▸ What the task asks
Produce the listing below again, exactly as shown.

▸ Supplied data
▼
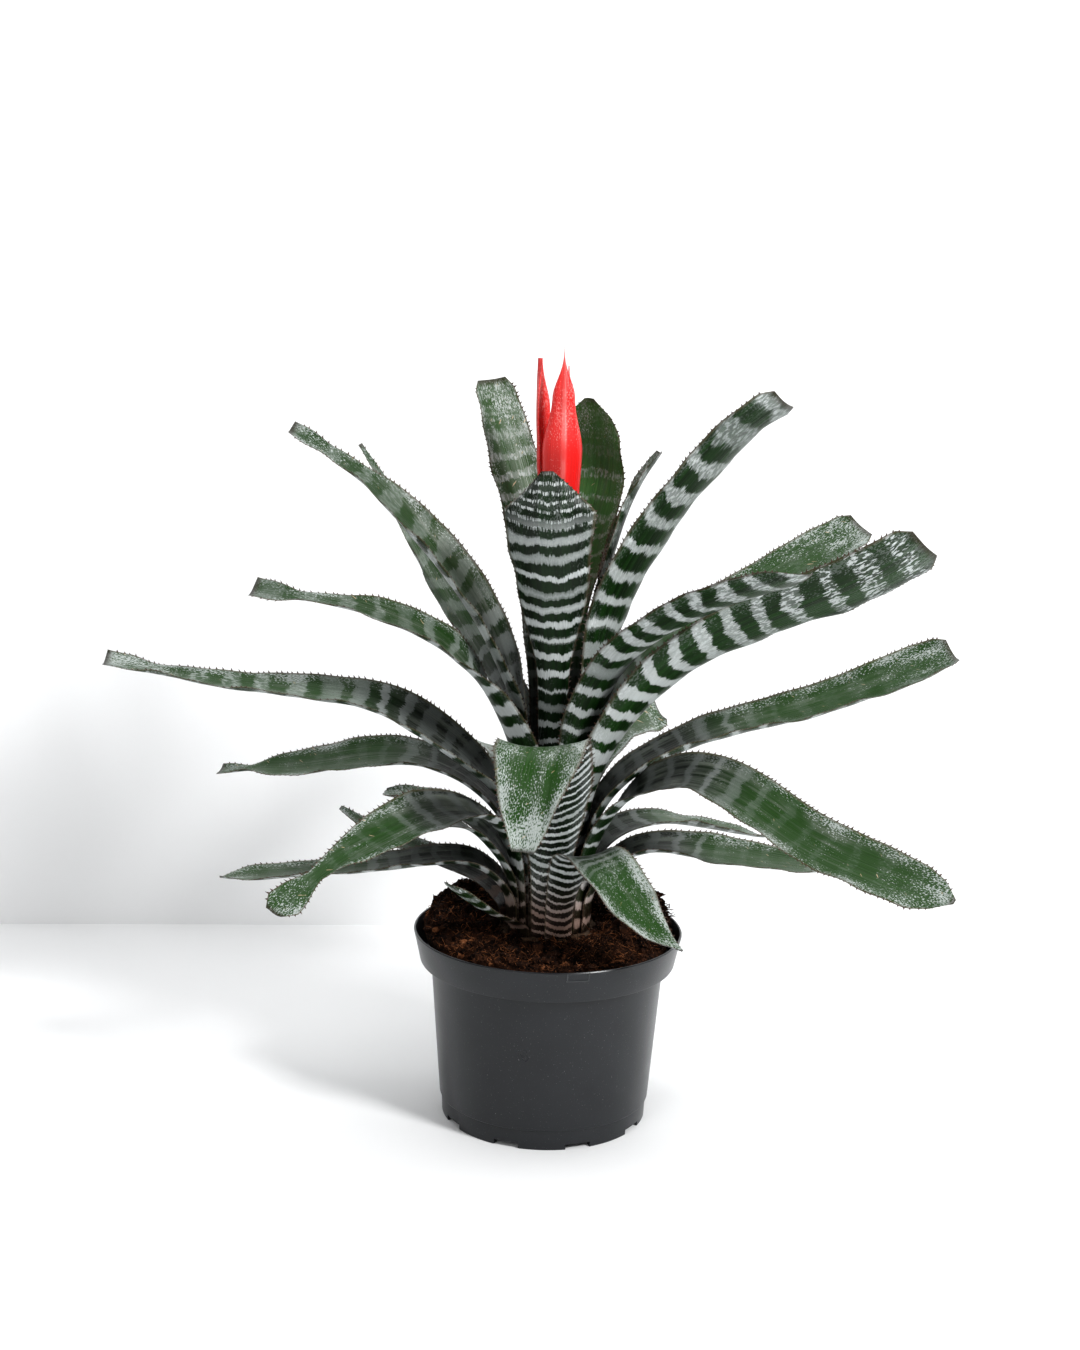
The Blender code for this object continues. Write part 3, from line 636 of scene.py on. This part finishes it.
# %% Leaf grid: positions, normals and distances on the blade
def leaf_grid(spec, seed, stations, across):
    """Rows of (point, inner normal, across, along, share), in metres."""
    points, length = even_points(leaf_path(spec), stations + 1)
    step = length / stations
    hug = math.radians(spec["sheath"])
    rows = []
    since = 0.0
    for index, point in enumerate(points):
        share = index / stations
        before = points[max(0, index - 1)]
        after = points[min(stations, index + 1)]
        tangent = (after - before).normalized() if index else Vector((0.0, 0.0, 1.0))
        out = math.hypot(point.x, point.y)
        side = Vector((point.y, -point.x, 0.0)) / out
        side = (side - tangent * side.dot(tangent)).normalized()
        inner = side.cross(tangent)
        if since > 0.0:
            since += step
        elif point.z > spec["leave"]:
            since = point.z - spec["leave"]
        free = min(1.0, since / LEAF_SPREAD)
        free = free * free * (3.0 - 2.0 * free)
        width = (out * hug) * (1.0 - free) + spec["width"] * free
        width = min(width, spec["width"]) * leaf_taper(spec["tip"], share)
        channel = hug * (1.0 - free) + math.radians(key_value(spec["channel"], share)) * free
        roll = math.radians(key_value(spec["roll"], share)
                            + 4.0 * math.sin(0.021 * length * share + seed)) * free
        side, inner = (side * math.cos(roll) - inner * math.sin(roll),
                       inner * math.cos(roll) + side * math.sin(roll))
        bow = width / channel
        drop = 0.5 * bow * (1.0 - math.cos(channel / 2.0)) * free
        row = []
        for column in range(across + 1):
            u = 2.0 * column / across - 1.0
            swing = 0.5 * u * channel
            normal = inner * math.cos(swing) - side * math.sin(swing)
            # a slow ripple along both margins
            ripple = (0.9 * math.sin(0.11 * length * share + 2.1 * seed + 1.5 * u)
                      + 0.5 * math.sin(0.23 * length * share + 5.0 * u + seed))
            place = (point + side * (bow * math.sin(swing))
                     + inner * (bow * (1.0 - math.cos(swing)) - drop)
                     + normal * (ripple * u * u * free))
            row.append((place * MM, normal, 0.5 * u * width * MM, share * length * MM, share))
        rows.append(row)
    return rows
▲
▸ Completed exercise
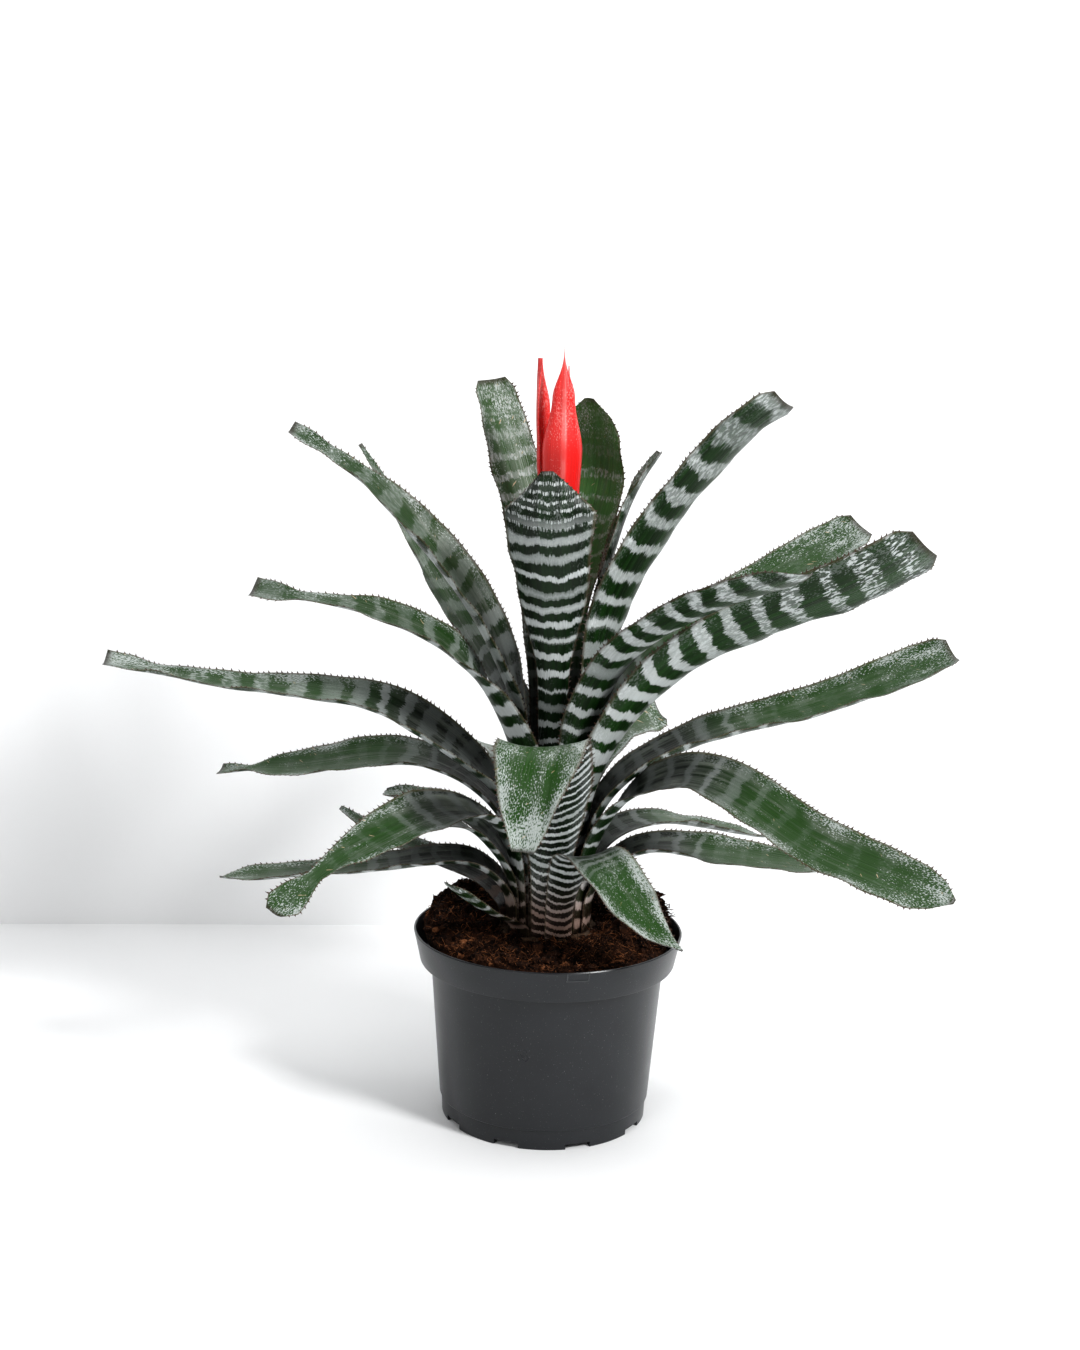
The Blender code for this object continues. Write part 3, from line 636 of scene.py on. This part finishes it.
# %% Leaf grid: positions, normals and distances on the blade
def leaf_grid(spec, seed, stations, across):
    """Rows of (point, inner normal, across, along, share), in metres."""
    points, length = even_points(leaf_path(spec), stations + 1)
    step = length / stations
    hug = math.radians(spec["sheath"])
    rows = []
    since = 0.0
    for index, point in enumerate(points):
        share = index / stations
        before = points[max(0, index - 1)]
        after = points[min(stations, index + 1)]
        tangent = (after - before).normalized() if index else Vector((0.0, 0.0, 1.0))
        out = math.hypot(point.x, point.y)
        side = Vector((point.y, -point.x, 0.0)) / out
        side = (side - tangent * side.dot(tangent)).normalized()
        inner = side.cross(tangent)
        if since > 0.0:
            since += step
        elif point.z > spec["leave"]:
            since = point.z - spec["leave"]
        free = min(1.0, since / LEAF_SPREAD)
        free = free * free * (3.0 - 2.0 * free)
        width = (out * hug) * (1.0 - free) + spec["width"] * free
        width = min(width, spec["width"]) * leaf_taper(spec["tip"], share)
        channel = hug * (1.0 - free) + math.radians(key_value(spec["channel"], share)) * free
        roll = math.radians(key_value(spec["roll"], share)
                            + 4.0 * math.sin(0.021 * length * share + seed)) * free
        side, inner = (side * math.cos(roll) - inner * math.sin(roll),
                       inner * math.cos(roll) + side * math.sin(roll))
        bow = width / channel
        drop = 0.5 * bow * (1.0 - math.cos(channel / 2.0)) * free
        row = []
        for column in range(across + 1):
            u = 2.0 * column / across - 1.0
            swing = 0.5 * u * channel
            normal = inner * math.cos(swing) - side * math.sin(swing)
            # a slow ripple along both margins
            ripple = (0.9 * math.sin(0.11 * length * share + 2.1 * seed + 1.5 * u)
                      + 0.5 * math.sin(0.23 * length * share + 5.0 * u + seed))
            place = (point + side * (bow * math.sin(swing))
                     + inner * (bow * (1.0 - math.cos(swing)) - drop)
                     + normal * (ripple * u * u * free))
            row.append((place * MM, normal, 0.5 * u * width * MM, share * length * MM, share))
        rows.append(row)
    return rows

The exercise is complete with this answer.